我對籃球的唯一瞭解是,威爾特•張伯倫(Wilt Chamberlain)身高7英尺,在1962年帶領費城勇士隊(Philadelphia Warriors)戰勝紐約尼克斯隊(New York Knicks)的比賽中,一人獨得100分。我知道這些是因爲,張伯倫是美國政治哲學家羅伯特•諾齊克(Robert Nozick)撰寫的影響深遠的《無政府、國家與烏托邦》(Anarchy, State and Utopia)一書中的中心人物。
諾齊克邀請我們想像一個我們認爲絕對公正的世界。但接著,張伯倫出現了,我們都有機會觀看他打球。張伯倫堅持,只有所有人都在一個寫著「給威爾特•張伯倫」的專用盒子裏放入25美分,他才上場。一個賽季下來,共有100萬球迷認爲,比起由此獲得的愉悅感,25美分是很低的價錢,於是他的盒子裏裝了25萬美元。把錢放入張伯倫盒子裏的球迷更開心了,張伯倫更富有了,對籃球不感興趣的人還與以前一樣。如果在張伯倫出現之前的分配是公正的,你又有什麼理由質疑張伯倫出現之後的分配的公正性呢?

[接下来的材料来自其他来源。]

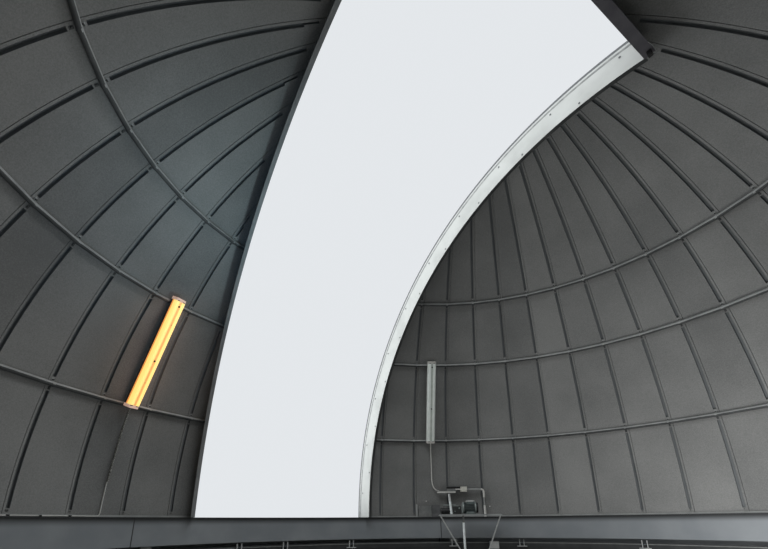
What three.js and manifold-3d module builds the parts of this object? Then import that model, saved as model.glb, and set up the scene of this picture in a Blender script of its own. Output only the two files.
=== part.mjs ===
// A rotating hemispherical observatory dome on its round wall, in millimetres, +Z up.
// The origin is on the ground at the centre of the wall. +X points to the foot of the slit, +Y is left.

import * as THREE from "three";
import { mergeVertices } from "three/addons/utils/BufferGeometryUtils.js";
import Module from "manifold-3d";

const wasm = await Module();
wasm.setup();

const SEAT = 0.3; // gap left between pieces that rest on each other
const FAR = 6000; // past the dome on every side
const WIDE = 3000; // past the shutters on both sides

// Dome shell. Heights are measured from the centre of its curve.
const DOME_RADIUS = 4200; // inner face of the lining, at the seams
const DOME_CENTRE_HEIGHT = 1800;
const SHELL_THICKNESS = 40;
const PANELS = 43; // whole panels, between the first seams on either side of the slit
const FIRST_SEAM = 20.53; // degrees round from the middle of the slit
const PANEL_TURN = (360 - 2 * FIRST_SEAM) / PANELS;
const SECTOR_GAP = 0.004; // degrees left at each end of a sector
const CROWN_RISE = 82.5; // degrees above the centre where the panels end
const CROWN_STEPS = 5; // bends in the panels between the top ring and the crown

// Slots that run up the seams through the lining, in tiers between the ring tubes
const SLOT_WIDTH = 33;
const SLOT_DEPTH = 28;
const SLOT_CLEAR = 0.95; // degrees that a slot stays back from a ring tube
const SLOT_START = -0.2; // just below the centre of the curve
const SLOT_TOP = 80;

// Ring tubes, which follow the panels round from one slit arch to the other
const RINGS = [
  { name: "ring_tube_low", rise: 15.1 },
  { name: "ring_tube_middle", rise: 31.9 },
  { name: "ring_tube_high", rise: 45.1 },
];
const RING_TUBE_RADIUS = 22.5;
const RING_TUBE_SIDES = 8;

// Slit and its frame
const SLIT_HALF_WIDTH = 1218;
const SLIT_END = -840; // x of the cross beam that closes the slit behind the zenith
const PLATE = 10;
const ARCH_INNER = 3843;
const ARCH_LIP = 4162;
const ARCH_FLANGE_WIDTH = 84; // behind the shell
const ARCH_INNER_FLANGE_WIDTH = 44;
const ARCH_OUTER_FLANGE = 4082;
const ARCH_SWEEP = { from: -2.5, to: 107.5, steps: 22 };
const BEAM_BOTTOM = 3738;
const BEAM_TOP = 4165;
const BEAM_FLANGE = 90;

// Base ring, which turns with the dome: an upside-down channel with a drip apron and an outer skirt
const RING_INNER = 4137;
const RING_TOP = -80;
const WEB_BOTTOM = -390;
const WEB_THICKNESS = 8;
const CHANNEL_OUTER = 4250;
const APRON_HEIGHT = -165;
const SKIRT_RADIUS = 4414;
const SKIRT_TOP = -190;
const SKIRT_BOTTOM = -600;
const SKIRT_THICKNESS = 6;
const ROUND_STEPS = 48;

// Fixed round wall with the steel plate on its top
const WALL_INNER = 4150;
const WALL_OUTER = 4370;
const WALL_PLATE_BOTTOM = -520;
const WALL_PLATE_THICKNESS = 12;
const WALL_PLATE_SETBACK = 4;
const UPSTAND_TOP = -440;
const WALL_QUARTERS = 4;

// Support rollers
const ROLLERS = 6;
const FIRST_ROLLER = 23.94;
const ROLLER_CIRCLE = 4193;
const WHEEL_RADIUS = 80;
const WHEEL_WIDTH = 40;
const WHEEL_SIDES = 20;
const AXLE_RADIUS = 15;
const AXLE_SIDES = 16;
const CHEEK = 8;
const CHEEK_GAP = 2;
const CHEEK_WIDTH = 120;
const CHEEK_TOP = -130;
const ROLLER_FOOT = { length: 180, inner: 38, outer: 50, thickness: 12 };

// Shutter leaves, parked open on either side of the slit, and their two rails
const LEAF_INNER = 4310;
const LEAF_SHEET = 12;
const LEAF_NEAR = 1365;
const LEAF_FAR = 2600;
const LEAF_NEAR_FLANGE = 4200;
const LEAF_FAR_FLANGE = 4110;
const LEAF_SWEEP = { from: -2.5, to: 104.5, steps: 22 };
const RAIL_LENGTH = 5280;
const FRONT_RAIL = { x: [4300, 4360], z: [-200, -90] };
const FRONT_ARMS = { places: [-2500, -1500, 1500, 2500], width: 50, z: [-190, -130], into: 10 };
const REAR_RAIL = { x: [-1070, -1010], z: [4122, 4178] };
const REAR_POSTS = { places: [-2500, -1400, -300, 300, 1400, 2500], width: 60, below: 150 };

// Lamps and wiring boxes on the inside
const LAMP_AZIMUTH = FIRST_SEAM + 1.5 * PANEL_TURN; // the middle of the second whole panel
const LAMP = { length: 1298, width: 139, depth: 92 };
const LAMP_EDGES = { chamfer: 8, edge: 12, waist: 41, shoulder: 14, front: 26 };
const LAMP_OFF = 1; // between a lamp and the ring tubes
const LAMP_RAISED = 30; // along its run, from the middle between the two rings
const CONDUIT = { radius: 13, bend: 60, sides: 8, steps: 26, off: 12 };
const SOCKET_BOX = { azimuth: -36.2, width: 460, height: 100, depth: 60, middle: 330, off: 41 };
const JUNCTION_BOX = { azimuth: -30.2, width: 200, height: 165, depth: 40, off: 10 };
const TAIL_AZIMUTH = -43.1; // where the last conduit drops to the base ring, on a seam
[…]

這個故事實踐起來存在一些問題,但大哲學家們不會受此困擾。諾齊克要說明的是,公正永遠不能根據對產出的分配來定義——而那些主張平等主義的人正是這樣定義公正的。任何這類公正分配的結果都可能、也必將被自願交易所打破。這些自願交易的結果可能是不均等的,但能使所有人的境況都獲得改善。交易員、名人和商業人士或許難以接受諾齊克的哲學,但他們喜歡他的結論。對於「市場過程的結果不但有效、而且公正」這一論點,諾齊克提供了一個原則性頗強的理由。是否公平應該從機會的可獲得性來判斷,而不是以對結果公平性的感知來判斷。